## Aim of the task:
Print out the material that follows word for word.
begin Recorded data
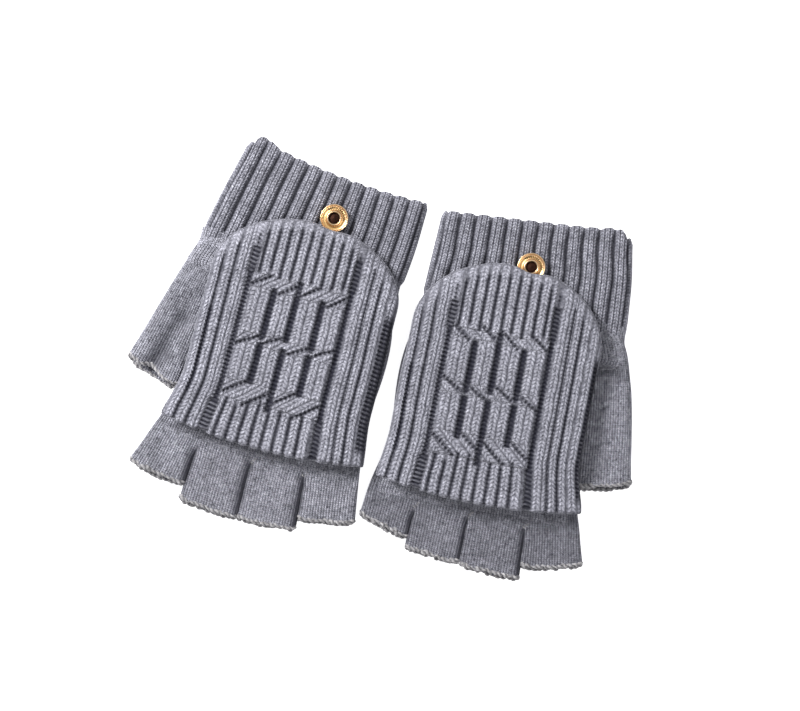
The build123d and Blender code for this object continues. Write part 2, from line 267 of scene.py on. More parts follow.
def tube(outer, thick, wales, course):
    """A closed knitted tube from its outer rows: rolled over both open ends, with a wall inside.
    Returns its grid, faces and uv corners."""
    rows, count, _ = outer.shape
    keep = np.unique(np.r_[np.arange(0, rows, 3), rows - 1])
    inner = (outer - outward(outer) * thick)[keep][::-1]
    far = end_roll(outer[-1], inner[0], outer[-2], thick)
    near = end_roll(outer[0], inner[-1], outer[1], thick)[::-1]
    grid = np.concatenate([outer, far, inner, near])
    faces, corners = grid_faces(len(grid), count, True, True)
    u = np.linspace(0, wales, count + 1)
    step = np.linalg.norm(np.roll(grid, -1, axis=0) - grid, axis=2).mean(axis=1)
    v = np.r_[0, np.cumsum(step)] / course
    uv = np.stack(np.broadcast_arrays(u[None, :], v[:, None]), -1).reshape(-1, 2)
    return grid, faces, uv[corners]


def tube_piece(mitten, name, outer, material, thick, wales, course=COURSE, dark=None, **rest):
    grid, faces, uv = tube(outer, thick, wales, course)
    shades = np.zeros(grid.shape[:2])
    if dark is not None:
        shades[: len(dark)] = dark
    return make_piece(
        mitten, name, grid.reshape(-1, 3), faces, material, uv=list(uv), shades={"dark": shades}, **rest
    )


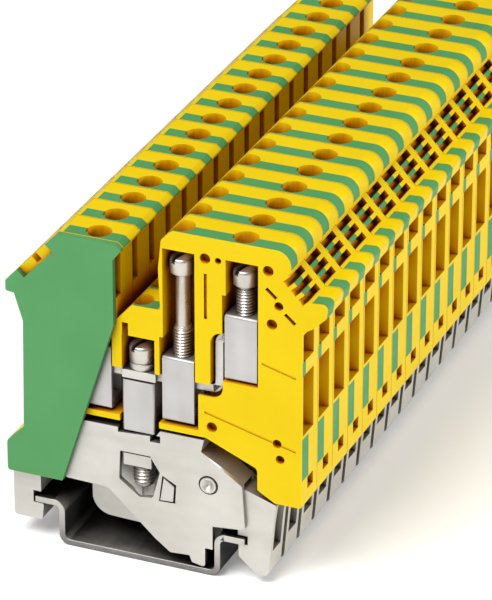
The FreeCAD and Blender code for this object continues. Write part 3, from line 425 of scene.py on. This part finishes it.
def detailed_screw(node, body, levels_of):
    """A screw with a helical thread that stands for a CAD screw."""
    low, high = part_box(node)
    x = (low.x + high.x) / 2
    y = (low.y + high.y) / 2
    levels, head_radius = levels_of(low.z, high.z, (high.x - low.x) / 2)
    mesh = turned_mesh(node + "_cut", levels, x, y)
    piece = bpy.data.objects.new(node + "_cut", mesh)
    bpy.context.scene.collection.objects.link(piece)
    cut_slot(piece, slot_cutter(x, y, high.z, head_radius))
    piece.data.materials.clear()
    piece.data.materials.append(SCREW_STEEL)
    bevel = piece.modifiers.new("edges", "BEVEL")
    bevel.width = SCREW_EDGE
    bevel.segments = EDGE_SEGMENTS
    bevel.limit_method = "ANGLE"
    bevel.angle_limit = SCREW_EDGE_ANGLE
    bevel.harden_normals = True
    for polygon in piece.data.polygons:
        polygon.use_smooth = True
    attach(piece, body)
    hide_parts(node)
    return piece


def long_clamp_levels(low, high, radius):
    """Thread below, plain neck above it, and the head."""
    head_bottom = high - CLAMP_HEAD_HEIGHT
    levels = [plain_level(low, CLAMP_THREAD_RADIUS - THREAD_TIP_TAPER)]
    levels += thread_levels(CLAMP_THREAD_RADIUS, CLAMP_PITCH, low + THREAD_TIP_LENGTH, CLAMP_THREAD_END)
    levels.append(plain_level(CLAMP_THREAD_END + NECK_STEP, CLAMP_NECK_RADIUS))
    levels.append(plain_level(head_bottom - NECK_FILLET, CLAMP_NECK_RADIUS))
    levels.append(plain_level(head_bottom, CLAMP_NECK_RADIUS + NECK_FILLET))
    return levels + head_levels(head_bottom, high, radius), radius


def short_clamp_levels(low, high, radius):
    """Thread right up to the head."""
    head_bottom = high - CLAMP_HEAD_HEIGHT
    levels = [plain_level(low, CLAMP_THREAD_RADIUS - THREAD_TIP_TAPER)]
    levels += thread_levels(CLAMP_THREAD_RADIUS, CLAMP_PITCH, low + THREAD_TIP_LENGTH, head_bottom)
    return levels + head_levels(head_bottom + HEAD_STEP, high, radius), radius


def foot_levels(low, high, radius):
    """The foot screw's thread and head."""
    head_bottom = high - FOOT_HEAD_HEIGHT
    levels = [plain_level(low, FOOT_THREAD_RADIUS - FOOT_TIP_TAPER)]
    levels += thread_levels(FOOT_THREAD_RADIUS, FOOT_PITCH, low + FOOT_TIP_LENGTH, head_bottom)
    return levels + head_levels(head_bottom + HEAD_STEP, high, radius), radius


# ---- studio ----------------------------------------------------------------------------------
def studio_floor():
    """A plain pale floor."""
    mesh = bpy.data.meshes.new("floor")
    mesh.from_pydata([(-FLOOR_HALF, -FLOOR_HALF, 0), (FLOOR_HALF, -FLOOR_HALF, 0),
                      (FLOOR_HALF, FLOOR_HALF, 0), (-FLOOR_HALF, FLOOR_HALF, 0)], [],
                     [(0, 1, 2, 3)])
    floor = bpy.data.objects.new("floor", mesh)
    bpy.context.scene.collection.objects.link(floor)
    graph = Graph("pale_floor")
    cloud = graph.noise(3.0, 2.0)
    colour = graph.ramp(cloud, "Fac", [(0.3, (0.90, 0.90, 0.90)), (0.7, (0.93, 0.93, 0.93))])
    graph.join(colour, "Color", graph.shader, "Base Color")
    graph.set(Roughness=0.7, Specular_IOR_Level=0.1, Emission_Color=(1.0, 1.0, 1.0, 1.0),
              Emission_Strength=FLOOR_GLOW)
    mesh.materials.append(graph.material)


def area_light(name, place, aim, size, power):
    """A soft square light that points at a place."""
    data = bpy.data.lights.new(name, "AREA")
    data.size = size
    data.energy = power
    light = bpy.data.objects.new(name, data)
    light.location = place
    light.rotation_euler = (Vector(aim) - Vector(place)).to_track_quat("-Z", "Y").to_euler()
    bpy.context.scene.collection.objects.link(light)


def studio_light():
    """A dim white room, a soft key light from the front left above and a smaller one from the right."""
    world = bpy.data.worlds.new("studio")
    world.use_nodes = True
    background = world.node_tree.nodes["Background"]
    background.inputs["Color"].default_value = (1.0, 1.0, 1.0, 1.0)
    background.inputs["Strength"].default_value = ROOM_STRENGTH
    bpy.context.scene.world = world
    area_light("key", KEY_PLACE, LIGHT_AIM, KEY_SIZE, KEY_POWER)
    area_light("fill", FILL_PLACE, LIGHT_AIM, FILL_SIZE, FILL_POWER)


def place_camera():
    """The camera, at the angle that the object is shown from."""
    first_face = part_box("housing_01")[0].y
    aim = Vector((AIM_X, first_face, AIM_Z))
    forward = Vector((-math.sin(AZIMUTH) * math.cos(ELEVATION), math.cos(AZIMUTH) * math.cos(ELEVATION),
                      -math.sin(ELEVATION)))
    data = bpy.data.cameras.new("camera")
    data.lens = CAMERA_LENS
    data.sensor_width = 36.0
    data.clip_end = 20.0
    camera = bpy.data.objects.new("camera", data)
    camera.location = aim - forward * CAMERA_DISTANCE
    camera.rotation_euler = forward.to_track_quat("-Z", "Y").to_euler()
    bpy.context.scene.collection.objects.link(camera)
    bpy.context.scene.camera = camera


# ---- the whole scene -------------------------------------------------------------------------
place_camera()
dress_cad_nodes()
detailed_screw("inner_clamp_screw", "inner_screw", long_clamp_levels)
detailed_screw("left_clamp_screw", "left_screw", long_clamp_levels)
detailed_screw("outer_clamp_screw", "outer_screw", short_clamp_levels)
detailed_screw("foot_screw", "foot_screw_and_head", foot_levels)
studio_floor()
studio_light()
bpy.context.scene.view_settings.view_transform = "Standard"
end Recorded data
## Solution for this problem:
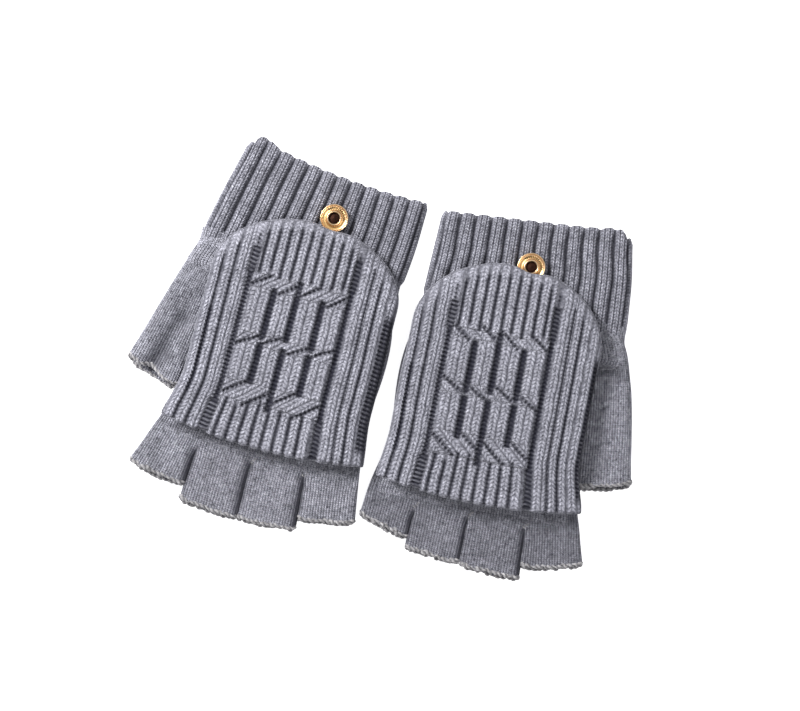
The build123d and Blender code for this object continues. Write part 2, from line 267 of scene.py on. More parts follow.
def tube(outer, thick, wales, course):
    """A closed knitted tube from its outer rows: rolled over both open ends, with a wall inside.
    Returns its grid, faces and uv corners."""
    rows, count, _ = outer.shape
    keep = np.unique(np.r_[np.arange(0, rows, 3), rows - 1])
    inner = (outer - outward(outer) * thick)[keep][::-1]
    far = end_roll(outer[-1], inner[0], outer[-2], thick)
    near = end_roll(outer[0], inner[-1], outer[1], thick)[::-1]
    grid = np.concatenate([outer, far, inner, near])
    faces, corners = grid_faces(len(grid), count, True, True)
    u = np.linspace(0, wales, count + 1)
    step = np.linalg.norm(np.roll(grid, -1, axis=0) - grid, axis=2).mean(axis=1)
    v = np.r_[0, np.cumsum(step)] / course
    uv = np.stack(np.broadcast_arrays(u[None, :], v[:, None]), -1).reshape(-1, 2)
    return grid, faces, uv[corners]


def tube_piece(mitten, name, outer, material, thick, wales, course=COURSE, dark=None, **rest):
    grid, faces, uv = tube(outer, thick, wales, course)
    shades = np.zeros(grid.shape[:2])
    if dark is not None:
        shades[: len(dark)] = dark
    return make_piece(
        mitten, name, grid.reshape(-1, 3), faces, material, uv=list(uv), shades={"dark": shades}, **rest
    )


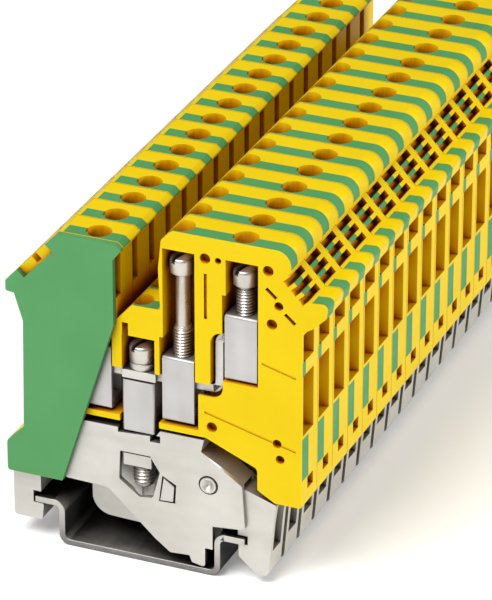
The FreeCAD and Blender code for this object continues. Write part 3, from line 425 of scene.py on. This part finishes it.
def detailed_screw(node, body, levels_of):
    """A screw with a helical thread that stands for a CAD screw."""
    low, high = part_box(node)
    x = (low.x + high.x) / 2
    y = (low.y + high.y) / 2
    levels, head_radius = levels_of(low.z, high.z, (high.x - low.x) / 2)
    mesh = turned_mesh(node + "_cut", levels, x, y)
    piece = bpy.data.objects.new(node + "_cut", mesh)
    bpy.context.scene.collection.objects.link(piece)
    cut_slot(piece, slot_cutter(x, y, high.z, head_radius))
    piece.data.materials.clear()
    piece.data.materials.append(SCREW_STEEL)
    bevel = piece.modifiers.new("edges", "BEVEL")
    bevel.width = SCREW_EDGE
    bevel.segments = EDGE_SEGMENTS
    bevel.limit_method = "ANGLE"
    bevel.angle_limit = SCREW_EDGE_ANGLE
    bevel.harden_normals = True
    for polygon in piece.data.polygons:
        polygon.use_smooth = True
    attach(piece, body)
    hide_parts(node)
    return piece


def long_clamp_levels(low, high, radius):
    """Thread below, plain neck above it, and the head."""
    head_bottom = high - CLAMP_HEAD_HEIGHT
    levels = [plain_level(low, CLAMP_THREAD_RADIUS - THREAD_TIP_TAPER)]
    levels += thread_levels(CLAMP_THREAD_RADIUS, CLAMP_PITCH, low + THREAD_TIP_LENGTH, CLAMP_THREAD_END)
    levels.append(plain_level(CLAMP_THREAD_END + NECK_STEP, CLAMP_NECK_RADIUS))
    levels.append(plain_level(head_bottom - NECK_FILLET, CLAMP_NECK_RADIUS))
    levels.append(plain_level(head_bottom, CLAMP_NECK_RADIUS + NECK_FILLET))
    return levels + head_levels(head_bottom, high, radius), radius


def short_clamp_levels(low, high, radius):
    """Thread right up to the head."""
    head_bottom = high - CLAMP_HEAD_HEIGHT
    levels = [plain_level(low, CLAMP_THREAD_RADIUS - THREAD_TIP_TAPER)]
    levels += thread_levels(CLAMP_THREAD_RADIUS, CLAMP_PITCH, low + THREAD_TIP_LENGTH, head_bottom)
    return levels + head_levels(head_bottom + HEAD_STEP, high, radius), radius


def foot_levels(low, high, radius):
    """The foot screw's thread and head."""
    head_bottom = high - FOOT_HEAD_HEIGHT
    levels = [plain_level(low, FOOT_THREAD_RADIUS - FOOT_TIP_TAPER)]
    levels += thread_levels(FOOT_THREAD_RADIUS, FOOT_PITCH, low + FOOT_TIP_LENGTH, head_bottom)
    return levels + head_levels(head_bottom + HEAD_STEP, high, radius), radius


# ---- studio ----------------------------------------------------------------------------------
def studio_floor():
    """A plain pale floor."""
    mesh = bpy.data.meshes.new("floor")
    mesh.from_pydata([(-FLOOR_HALF, -FLOOR_HALF, 0), (FLOOR_HALF, -FLOOR_HALF, 0),
                      (FLOOR_HALF, FLOOR_HALF, 0), (-FLOOR_HALF, FLOOR_HALF, 0)], [],
                     [(0, 1, 2, 3)])
    floor = bpy.data.objects.new("floor", mesh)
    bpy.context.scene.collection.objects.link(floor)
    graph = Graph("pale_floor")
    cloud = graph.noise(3.0, 2.0)
    colour = graph.ramp(cloud, "Fac", [(0.3, (0.90, 0.90, 0.90)), (0.7, (0.93, 0.93, 0.93))])
    graph.join(colour, "Color", graph.shader, "Base Color")
    graph.set(Roughness=0.7, Specular_IOR_Level=0.1, Emission_Color=(1.0, 1.0, 1.0, 1.0),
              Emission_Strength=FLOOR_GLOW)
    mesh.materials.append(graph.material)


def area_light(name, place, aim, size, power):
    """A soft square light that points at a place."""
    data = bpy.data.lights.new(name, "AREA")
    data.size = size
    data.energy = power
    light = bpy.data.objects.new(name, data)
    light.location = place
    light.rotation_euler = (Vector(aim) - Vector(place)).to_track_quat("-Z", "Y").to_euler()
    bpy.context.scene.collection.objects.link(light)


def studio_light():
    """A dim white room, a soft key light from the front left above and a smaller one from the right."""
    world = bpy.data.worlds.new("studio")
    world.use_nodes = True
    background = world.node_tree.nodes["Background"]
    background.inputs["Color"].default_value = (1.0, 1.0, 1.0, 1.0)
    background.inputs["Strength"].default_value = ROOM_STRENGTH
    bpy.context.scene.world = world
    area_light("key", KEY_PLACE, LIGHT_AIM, KEY_SIZE, KEY_POWER)
    area_light("fill", FILL_PLACE, LIGHT_AIM, FILL_SIZE, FILL_POWER)


def place_camera():
    """The camera, at the angle that the object is shown from."""
    first_face = part_box("housing_01")[0].y
    aim = Vector((AIM_X, first_face, AIM_Z))
    forward = Vector((-math.sin(AZIMUTH) * math.cos(ELEVATION), math.cos(AZIMUTH) * math.cos(ELEVATION),
                      -math.sin(ELEVATION)))
    data = bpy.data.cameras.new("camera")
    data.lens = CAMERA_LENS
    data.sensor_width = 36.0
    data.clip_end = 20.0
    camera = bpy.data.objects.new("camera", data)
    camera.location = aim - forward * CAMERA_DISTANCE
    camera.rotation_euler = forward.to_track_quat("-Z", "Y").to_euler()
    bpy.context.scene.collection.objects.link(camera)
    bpy.context.scene.camera = camera


# ---- the whole scene -------------------------------------------------------------------------
place_camera()
dress_cad_nodes()
detailed_screw("inner_clamp_screw", "inner_screw", long_clamp_levels)
detailed_screw("left_clamp_screw", "left_screw", long_clamp_levels)
detailed_screw("outer_clamp_screw", "outer_screw", short_clamp_levels)
detailed_screw("foot_screw", "foot_screw_and_head", foot_levels)
studio_floor()
studio_light()
bpy.context.scene.view_settings.view_transform = "Standard"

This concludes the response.